▶ _Data_:
—————
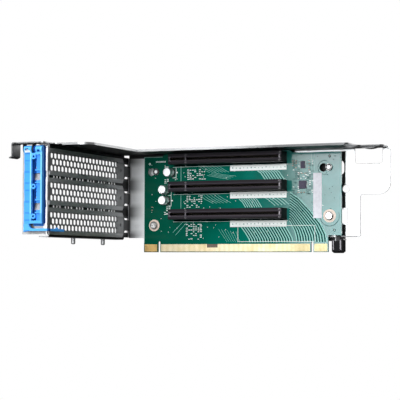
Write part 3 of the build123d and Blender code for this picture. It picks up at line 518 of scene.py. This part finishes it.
def turned(name, colour, light, roughness):
    """Turned or plated small metal part with fine scratches."""
    material, tree, shader = new_material(name)
    detail = use_group(tree, GRAIN, Scale=3000.0)
    join(tree, mixed(tree, detail.outputs["Mask"], colour, light), shader.inputs["Base Color"])
    smudged(tree, shader, detail, roughness, roughness + 0.1)
    shader.inputs["Metallic"].default_value = 1.0
    bump(tree, shader, detail.outputs["Height"], 0.2, 0.00001)
    return material


def board_material():
    """Solder resist with a weave: dark green at the left and paler at the right, partly from a
    copper plane and partly painted glare. A painted shadow, dark and matt, lies under each slot,
    where the housing keeps the light off."""
    material, tree, shader = new_material("solder_resist")
    place = object_place(tree)
    x, _, z = axes(tree, place)
    # Paler to the right: partly the copper plane under the resist, partly painted glare
    tone = ramp(
        tree,
        span_mm(tree, x, -73.0, 83.0),
        [
            (0.0, (0.0, 0.06, 0.034)),
            (0.3, (0.0, 0.085, 0.055)),
            (0.55, (0.0, 0.15, 0.11)),
            (0.72, (0.004, 0.14, 0.115)),
            (0.85, (0.02, 0.18, 0.165)),
            (1.0, (0.06, 0.24, 0.235)),
        ],
    )
    weave_x = node(tree, "ShaderNodeTexWave", in_1=900.0, in_2=0.6)
    weave_z = node(tree, "ShaderNodeTexWave", bands_direction="Z", in_1=900.0, in_2=0.6)
    join(tree, place, weave_x.inputs["Vector"])
    join(tree, place, weave_z.inputs["Vector"])
    weave = maths(tree, "ADD", weave_x.outputs["Fac"], weave_z.outputs["Fac"])
    detail = use_group(tree, GRAIN, Scale=1500.0, Smudge_Scale=60.0)
    plane = span(tree, detail.outputs["Smudge"], 0.0, 1.0, 0.0, 0.35)
    tone = mixed(tree, plane, tone, (0.0, 0.06, 0.038))
    # Painted shadow: dark band under each slot housing
    under = product(
        tree,
        band(tree, pitch_offset(tree, z, SLOT_LEVELS[-1]), -4.7 * MM, -3.5 * MM, 0.5 * MM),
        band(tree, x, SLOT_LEFT * MM, SLOT_RIGHT * MM, 0.4 * MM),
    )
    join(tree, mixed(tree, under, tone, (0.0, 0.004, 0.004)), shader.inputs["Base Color"])
    shader.inputs["Roughness"].default_value = 0.5
    shader.inputs["Specular IOR Level"].default_value = 0.0
    coat = span_mm(tree, x, 0.0, 50.0, 0.2, 0.9)
    coat = product(tree, coat, span(tree, under, 0.0, 1.0, 1.0, 0.0))
    join(tree, coat, shader.inputs["Coat Weight"])
    shader.inputs["Coat Roughness"].default_value = 0.1
    shader.inputs["Coat Tint"].default_value = (0.9, 0.96, 1.0, 1.0)
    bump(tree, shader, weave, 0.12, 0.00001)
    return material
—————
▶ _Request_:
Make an exact copy of the material above.

▶ _Output for this exercise_:
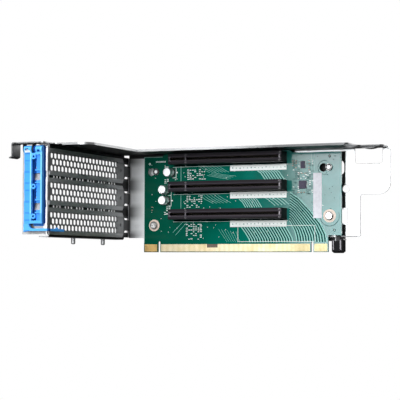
Write part 3 of the build123d and Blender code for this picture. It picks up at line 518 of scene.py. This part finishes it.
def turned(name, colour, light, roughness):
    """Turned or plated small metal part with fine scratches."""
    material, tree, shader = new_material(name)
    detail = use_group(tree, GRAIN, Scale=3000.0)
    join(tree, mixed(tree, detail.outputs["Mask"], colour, light), shader.inputs["Base Color"])
    smudged(tree, shader, detail, roughness, roughness + 0.1)
    shader.inputs["Metallic"].default_value = 1.0
    bump(tree, shader, detail.outputs["Height"], 0.2, 0.00001)
    return material


def board_material():
    """Solder resist with a weave: dark green at the left and paler at the right, partly from a
    copper plane and partly painted glare. A painted shadow, dark and matt, lies under each slot,
    where the housing keeps the light off."""
    material, tree, shader = new_material("solder_resist")
    place = object_place(tree)
    x, _, z = axes(tree, place)
    # Paler to the right: partly the copper plane under the resist, partly painted glare
    tone = ramp(
        tree,
        span_mm(tree, x, -73.0, 83.0),
        [
            (0.0, (0.0, 0.06, 0.034)),
            (0.3, (0.0, 0.085, 0.055)),
            (0.55, (0.0, 0.15, 0.11)),
            (0.72, (0.004, 0.14, 0.115)),
            (0.85, (0.02, 0.18, 0.165)),
            (1.0, (0.06, 0.24, 0.235)),
        ],
    )
    weave_x = node(tree, "ShaderNodeTexWave", in_1=900.0, in_2=0.6)
    weave_z = node(tree, "ShaderNodeTexWave", bands_direction="Z", in_1=900.0, in_2=0.6)
    join(tree, place, weave_x.inputs["Vector"])
    join(tree, place, weave_z.inputs["Vector"])
    weave = maths(tree, "ADD", weave_x.outputs["Fac"], weave_z.outputs["Fac"])
    detail = use_group(tree, GRAIN, Scale=1500.0, Smudge_Scale=60.0)
    plane = span(tree, detail.outputs["Smudge"], 0.0, 1.0, 0.0, 0.35)
    tone = mixed(tree, plane, tone, (0.0, 0.06, 0.038))
    # Painted shadow: dark band under each slot housing
    under = product(
        tree,
        band(tree, pitch_offset(tree, z, SLOT_LEVELS[-1]), -4.7 * MM, -3.5 * MM, 0.5 * MM),
        band(tree, x, SLOT_LEFT * MM, SLOT_RIGHT * MM, 0.4 * MM),
    )
    join(tree, mixed(tree, under, tone, (0.0, 0.004, 0.004)), shader.inputs["Base Color"])
    shader.inputs["Roughness"].default_value = 0.5
    shader.inputs["Specular IOR Level"].default_value = 0.0
    coat = span_mm(tree, x, 0.0, 50.0, 0.2, 0.9)
    coat = product(tree, coat, span(tree, under, 0.0, 1.0, 1.0, 0.0))
    join(tree, coat, shader.inputs["Coat Weight"])
    shader.inputs["Coat Roughness"].default_value = 0.1
    shader.inputs["Coat Tint"].default_value = (0.9, 0.96, 1.0, 1.0)
    bump(tree, shader, weave, 0.12, 0.00001)
    return material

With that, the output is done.